In this session, we are going to discuss these moments, which we term critical moments, and identify ways to prepare for and respond to them when they occur. We will start the session with some important definitions, then move to some anticipatory and responsive approaches. Participants will be encouraged to share their own experiences with critical moments. Finally, we will offer some sample scenarios and prompts for participants to consider and think through.

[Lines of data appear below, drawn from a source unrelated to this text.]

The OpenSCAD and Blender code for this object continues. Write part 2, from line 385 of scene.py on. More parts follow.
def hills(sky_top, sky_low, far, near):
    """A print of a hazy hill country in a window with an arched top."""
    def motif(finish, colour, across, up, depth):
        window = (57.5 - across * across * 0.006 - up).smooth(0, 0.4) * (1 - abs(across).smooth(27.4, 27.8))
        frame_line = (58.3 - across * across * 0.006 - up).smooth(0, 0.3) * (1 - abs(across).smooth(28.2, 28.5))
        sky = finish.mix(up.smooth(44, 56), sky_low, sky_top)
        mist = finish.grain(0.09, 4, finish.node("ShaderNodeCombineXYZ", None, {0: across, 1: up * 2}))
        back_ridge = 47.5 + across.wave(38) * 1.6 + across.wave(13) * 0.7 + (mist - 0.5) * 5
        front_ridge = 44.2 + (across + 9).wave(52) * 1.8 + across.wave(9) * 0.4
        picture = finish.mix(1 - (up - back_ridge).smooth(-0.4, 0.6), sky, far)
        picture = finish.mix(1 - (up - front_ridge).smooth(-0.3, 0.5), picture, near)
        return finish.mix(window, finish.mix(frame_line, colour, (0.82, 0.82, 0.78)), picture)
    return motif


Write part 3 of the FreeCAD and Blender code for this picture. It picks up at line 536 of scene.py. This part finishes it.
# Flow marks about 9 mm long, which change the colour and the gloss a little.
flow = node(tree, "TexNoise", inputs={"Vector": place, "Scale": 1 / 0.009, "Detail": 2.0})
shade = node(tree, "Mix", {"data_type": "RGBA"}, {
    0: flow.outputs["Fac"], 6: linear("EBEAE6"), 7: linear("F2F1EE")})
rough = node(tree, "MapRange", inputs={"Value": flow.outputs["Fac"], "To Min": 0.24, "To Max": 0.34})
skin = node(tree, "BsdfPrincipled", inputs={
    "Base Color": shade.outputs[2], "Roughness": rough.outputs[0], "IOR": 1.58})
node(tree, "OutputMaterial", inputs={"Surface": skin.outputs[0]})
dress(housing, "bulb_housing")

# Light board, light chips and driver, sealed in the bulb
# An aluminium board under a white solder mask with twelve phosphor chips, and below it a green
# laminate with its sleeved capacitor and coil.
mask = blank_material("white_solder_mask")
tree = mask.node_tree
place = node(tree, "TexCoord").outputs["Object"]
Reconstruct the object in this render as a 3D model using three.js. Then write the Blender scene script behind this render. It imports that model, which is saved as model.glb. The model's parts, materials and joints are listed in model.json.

Saturday Itinerary - License Renewal attendees only


Times Details
8:30 a.m. Sign in (Coffee and juice will be provided)
9:00 - 9:30 a.m. Social Justice Work in the Community (Lucy Barker, Houses into Homes)
9:30 - 11:00 a.m. Facilitating Peace & Dialogue Circles
11:00 - 11:15 a.m. Break
11:15 a.m. - 12:00 p.m. Wrap up and Reflections (Jason Harshman, College of Education)

Saturday Session

Social Justice Work in the Community

Restorative justice is a different approach to school community, classroom climate, discipline, and student accountability. It is based on the premise that everyone matters and is a valued member of the community. Restorative practices have been shown to improve school climate, including calmer classrooms and improved teacher-student relationships, and to reduce misbehavior, office referrals, and suspensions. Instead of asking who is to blame and what punishment should be used, restorative practices ask these questions:

  • What happened?
  • Who was harmed and affected?
  • What needs to be done to make things right?
  • How can people behave differently in the future?

Circles are an important restorative practice and can be used to build relationships and community as well as to resolve conflicts and repair harm. In this session there will be a brief presentation about ways in which we are working with the community towards equity and social justice. Following the presentation, participants will get to experience the circle process.